» Data section:
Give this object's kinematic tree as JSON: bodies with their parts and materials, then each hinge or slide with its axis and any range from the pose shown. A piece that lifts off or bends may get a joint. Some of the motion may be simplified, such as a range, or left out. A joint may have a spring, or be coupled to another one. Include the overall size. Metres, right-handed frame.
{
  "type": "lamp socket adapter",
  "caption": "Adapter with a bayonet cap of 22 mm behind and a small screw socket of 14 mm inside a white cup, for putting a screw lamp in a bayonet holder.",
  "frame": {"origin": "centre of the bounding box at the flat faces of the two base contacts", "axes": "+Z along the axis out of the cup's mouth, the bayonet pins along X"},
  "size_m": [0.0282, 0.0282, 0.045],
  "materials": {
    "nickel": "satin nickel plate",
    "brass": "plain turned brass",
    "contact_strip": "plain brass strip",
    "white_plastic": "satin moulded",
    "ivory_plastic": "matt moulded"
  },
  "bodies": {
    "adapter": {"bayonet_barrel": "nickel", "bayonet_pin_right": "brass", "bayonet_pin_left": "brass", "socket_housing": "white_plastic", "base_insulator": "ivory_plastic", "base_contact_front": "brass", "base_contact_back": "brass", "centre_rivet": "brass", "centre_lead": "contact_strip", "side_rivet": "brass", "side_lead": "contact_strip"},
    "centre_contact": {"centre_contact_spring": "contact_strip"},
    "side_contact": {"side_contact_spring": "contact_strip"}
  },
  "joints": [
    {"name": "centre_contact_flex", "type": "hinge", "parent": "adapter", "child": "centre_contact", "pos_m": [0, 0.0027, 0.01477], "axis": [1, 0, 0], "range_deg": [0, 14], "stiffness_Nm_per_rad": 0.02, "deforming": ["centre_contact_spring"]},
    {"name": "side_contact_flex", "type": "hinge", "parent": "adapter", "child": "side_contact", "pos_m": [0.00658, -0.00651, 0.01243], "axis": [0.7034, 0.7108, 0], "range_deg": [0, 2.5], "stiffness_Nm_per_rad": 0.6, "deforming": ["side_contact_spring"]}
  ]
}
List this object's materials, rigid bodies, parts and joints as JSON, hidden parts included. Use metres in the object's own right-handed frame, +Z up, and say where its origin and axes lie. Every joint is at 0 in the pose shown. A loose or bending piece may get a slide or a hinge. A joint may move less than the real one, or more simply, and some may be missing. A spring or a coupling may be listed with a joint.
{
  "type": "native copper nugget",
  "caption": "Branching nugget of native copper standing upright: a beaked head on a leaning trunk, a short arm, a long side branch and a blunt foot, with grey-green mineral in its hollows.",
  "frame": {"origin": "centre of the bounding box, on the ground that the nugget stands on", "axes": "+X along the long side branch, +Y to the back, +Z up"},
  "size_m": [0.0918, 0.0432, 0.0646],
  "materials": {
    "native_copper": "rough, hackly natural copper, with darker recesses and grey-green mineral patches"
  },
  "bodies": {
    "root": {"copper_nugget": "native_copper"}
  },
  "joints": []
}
==
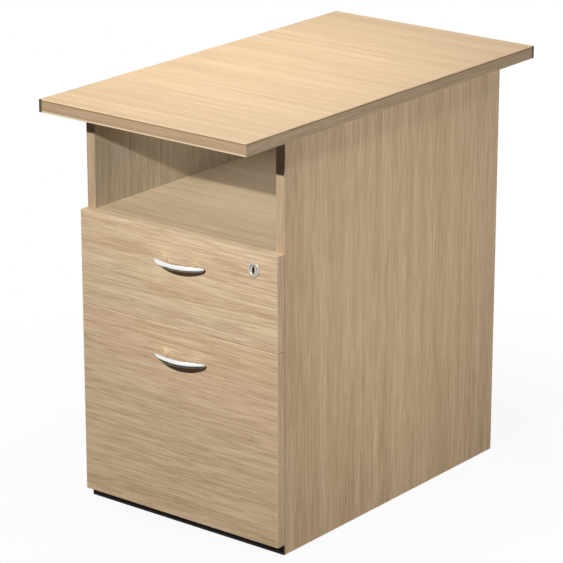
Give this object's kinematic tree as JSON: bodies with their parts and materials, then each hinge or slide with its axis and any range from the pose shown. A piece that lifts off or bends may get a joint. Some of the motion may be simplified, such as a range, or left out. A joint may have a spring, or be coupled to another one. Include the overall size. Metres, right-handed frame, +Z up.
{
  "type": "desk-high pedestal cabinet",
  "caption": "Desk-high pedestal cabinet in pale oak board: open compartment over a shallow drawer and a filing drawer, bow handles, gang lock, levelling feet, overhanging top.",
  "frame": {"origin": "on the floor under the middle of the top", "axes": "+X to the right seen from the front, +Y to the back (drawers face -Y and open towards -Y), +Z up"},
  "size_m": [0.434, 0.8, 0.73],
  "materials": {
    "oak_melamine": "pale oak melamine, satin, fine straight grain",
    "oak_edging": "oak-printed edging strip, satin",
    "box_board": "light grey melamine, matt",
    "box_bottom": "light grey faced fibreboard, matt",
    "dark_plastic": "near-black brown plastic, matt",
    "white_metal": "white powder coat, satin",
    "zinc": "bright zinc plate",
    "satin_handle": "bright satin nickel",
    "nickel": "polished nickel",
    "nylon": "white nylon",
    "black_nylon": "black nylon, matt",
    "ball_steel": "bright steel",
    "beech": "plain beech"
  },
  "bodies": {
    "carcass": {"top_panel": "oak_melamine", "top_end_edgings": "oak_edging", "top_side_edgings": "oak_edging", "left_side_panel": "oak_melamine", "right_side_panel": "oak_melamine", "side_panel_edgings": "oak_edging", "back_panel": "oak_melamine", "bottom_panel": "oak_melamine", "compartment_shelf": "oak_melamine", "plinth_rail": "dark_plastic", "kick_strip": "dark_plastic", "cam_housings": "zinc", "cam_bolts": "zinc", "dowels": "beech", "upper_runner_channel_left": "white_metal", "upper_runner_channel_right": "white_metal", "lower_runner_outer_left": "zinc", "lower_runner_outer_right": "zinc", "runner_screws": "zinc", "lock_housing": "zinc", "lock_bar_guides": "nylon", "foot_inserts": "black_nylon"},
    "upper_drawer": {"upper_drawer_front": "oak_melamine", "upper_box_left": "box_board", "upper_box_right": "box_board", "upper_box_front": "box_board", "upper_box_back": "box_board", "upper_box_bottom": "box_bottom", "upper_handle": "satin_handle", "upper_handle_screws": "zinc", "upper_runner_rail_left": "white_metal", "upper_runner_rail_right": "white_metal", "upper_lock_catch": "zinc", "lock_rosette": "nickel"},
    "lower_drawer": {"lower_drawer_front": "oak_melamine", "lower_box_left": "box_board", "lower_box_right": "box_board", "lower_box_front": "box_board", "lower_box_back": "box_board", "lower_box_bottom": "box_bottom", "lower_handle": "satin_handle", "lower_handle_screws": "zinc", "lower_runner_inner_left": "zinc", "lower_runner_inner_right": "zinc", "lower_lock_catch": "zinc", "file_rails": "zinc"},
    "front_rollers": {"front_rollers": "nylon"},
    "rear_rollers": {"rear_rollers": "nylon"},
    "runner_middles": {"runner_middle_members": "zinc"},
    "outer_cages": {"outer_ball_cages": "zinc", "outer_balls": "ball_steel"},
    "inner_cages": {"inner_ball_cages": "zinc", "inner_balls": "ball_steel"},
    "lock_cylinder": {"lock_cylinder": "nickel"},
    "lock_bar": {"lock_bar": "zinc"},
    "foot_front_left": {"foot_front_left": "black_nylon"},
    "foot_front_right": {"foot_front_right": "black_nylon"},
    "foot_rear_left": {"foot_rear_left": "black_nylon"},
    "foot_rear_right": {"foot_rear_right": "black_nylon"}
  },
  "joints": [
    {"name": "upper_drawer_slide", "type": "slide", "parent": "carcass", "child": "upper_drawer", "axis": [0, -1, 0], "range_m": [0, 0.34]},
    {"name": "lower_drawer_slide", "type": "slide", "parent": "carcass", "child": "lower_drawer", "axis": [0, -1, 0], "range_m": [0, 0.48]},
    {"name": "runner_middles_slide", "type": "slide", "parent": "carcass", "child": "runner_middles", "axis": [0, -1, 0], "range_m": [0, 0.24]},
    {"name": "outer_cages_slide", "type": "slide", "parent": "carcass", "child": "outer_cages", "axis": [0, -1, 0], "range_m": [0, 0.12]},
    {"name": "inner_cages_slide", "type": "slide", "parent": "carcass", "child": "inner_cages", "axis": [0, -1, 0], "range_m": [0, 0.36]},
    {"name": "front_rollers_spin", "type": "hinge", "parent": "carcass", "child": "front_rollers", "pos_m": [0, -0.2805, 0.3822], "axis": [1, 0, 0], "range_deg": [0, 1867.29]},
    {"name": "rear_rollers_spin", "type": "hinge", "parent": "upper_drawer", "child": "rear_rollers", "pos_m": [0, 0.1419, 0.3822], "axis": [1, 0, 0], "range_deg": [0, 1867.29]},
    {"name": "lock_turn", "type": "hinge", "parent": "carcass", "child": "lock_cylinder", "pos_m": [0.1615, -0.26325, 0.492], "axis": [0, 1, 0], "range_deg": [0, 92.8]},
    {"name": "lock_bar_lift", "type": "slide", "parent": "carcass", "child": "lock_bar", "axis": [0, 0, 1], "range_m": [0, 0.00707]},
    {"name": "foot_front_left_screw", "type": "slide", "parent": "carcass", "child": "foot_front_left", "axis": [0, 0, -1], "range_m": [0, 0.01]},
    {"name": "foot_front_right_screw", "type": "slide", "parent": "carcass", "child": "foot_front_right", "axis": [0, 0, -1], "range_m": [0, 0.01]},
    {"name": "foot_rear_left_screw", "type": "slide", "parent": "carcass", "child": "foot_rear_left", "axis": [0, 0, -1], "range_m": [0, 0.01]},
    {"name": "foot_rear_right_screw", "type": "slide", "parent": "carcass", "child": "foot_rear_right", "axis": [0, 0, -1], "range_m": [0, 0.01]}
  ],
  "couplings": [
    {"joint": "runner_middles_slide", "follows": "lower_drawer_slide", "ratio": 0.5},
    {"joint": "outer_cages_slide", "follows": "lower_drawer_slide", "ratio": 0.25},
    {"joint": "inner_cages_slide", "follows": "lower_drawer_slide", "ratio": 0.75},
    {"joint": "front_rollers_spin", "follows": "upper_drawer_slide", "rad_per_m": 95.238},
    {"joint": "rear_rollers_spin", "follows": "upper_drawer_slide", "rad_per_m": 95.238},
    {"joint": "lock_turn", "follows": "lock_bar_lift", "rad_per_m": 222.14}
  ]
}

» Exercise objective: Go through the entries above and count the lines containing the word "each"; give only that count.

» Solution to this problem: 2